§ Short problem:
Extract the complete listing and repeat it word for word.

****************

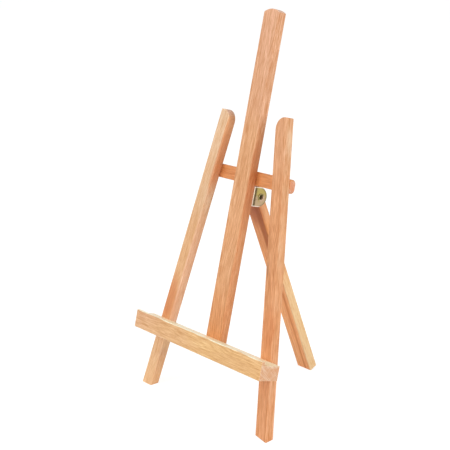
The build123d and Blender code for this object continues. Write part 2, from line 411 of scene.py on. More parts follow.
class BeechGrain(NodeGroup):
    """Colour and relief of solid beech: growth rings, streaks, fibres and short dark flecks.

    The place is in millimetres, with z along the fibres. The wood's tone drifts from the foot
    of the stick over its middle to its head.
    """

    title = "beech grain"
    inputs = {
        "Place": Socket.VECTOR,
        "Seed": Socket.VALUE,
        "Half Length": Socket.VALUE,
        "Head Tone": Socket.COLOUR,
        "Middle Tone": Socket.COLOUR,
        "Foot Tone": Socket.COLOUR,
        "Late Wood": Socket.COLOUR,
        "Pith": Socket.VECTOR,
        "Ring Spacing": Socket.VALUE,
        "Ring Depth": Socket.VALUE,
        "Streak Depth": Socket.VALUE,
        "Fleck Depth": Socket.VALUE,
    }
    outputs = {
        "Color": Socket.COLOUR,
        "Mottle": Socket.VALUE,
        "Height": Socket.VALUE,
        "Gloss": Socket.VALUE,
    }

    # Each layer of streaks: how strong it is, the size of its clouds, and its own seed.
    layers = (
        (2.5, (0.75, 0.75, 12.0), 0.0),
        (1.1, (1.6, 1.6, 34.0), 1.6),
        (0.8, (6.0, 6.0, 90.0), 3.1),
    )
    layer_roughness = 0.6
    layer_pull = (0.36, 0.62, 1.0)
    sway_grain = (26.0, 26.0, 95.0)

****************

§ Written solution:
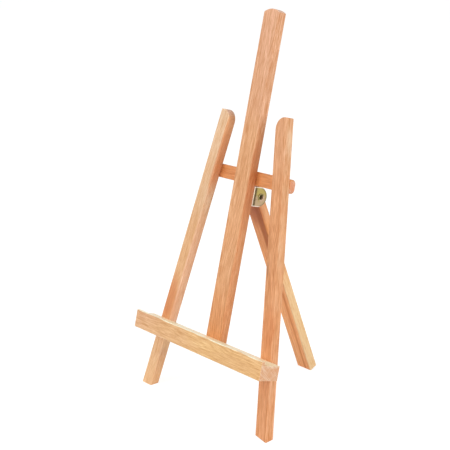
The build123d and Blender code for this object continues. Write part 2, from line 411 of scene.py on. More parts follow.
class BeechGrain(NodeGroup):
    """Colour and relief of solid beech: growth rings, streaks, fibres and short dark flecks.

    The place is in millimetres, with z along the fibres. The wood's tone drifts from the foot
    of the stick over its middle to its head.
    """

    title = "beech grain"
    inputs = {
        "Place": Socket.VECTOR,
        "Seed": Socket.VALUE,
        "Half Length": Socket.VALUE,
        "Head Tone": Socket.COLOUR,
        "Middle Tone": Socket.COLOUR,
        "Foot Tone": Socket.COLOUR,
        "Late Wood": Socket.COLOUR,
        "Pith": Socket.VECTOR,
        "Ring Spacing": Socket.VALUE,
        "Ring Depth": Socket.VALUE,
        "Streak Depth": Socket.VALUE,
        "Fleck Depth": Socket.VALUE,
    }
    outputs = {
        "Color": Socket.COLOUR,
        "Mottle": Socket.VALUE,
        "Height": Socket.VALUE,
        "Gloss": Socket.VALUE,
    }

    # Each layer of streaks: how strong it is, the size of its clouds, and its own seed.
    layers = (
        (2.5, (0.75, 0.75, 12.0), 0.0),
        (1.1, (1.6, 1.6, 34.0), 1.6),
        (0.8, (6.0, 6.0, 90.0), 3.1),
    )
    layer_roughness = 0.6
    layer_pull = (0.36, 0.62, 1.0)
    sway_grain = (26.0, 26.0, 95.0)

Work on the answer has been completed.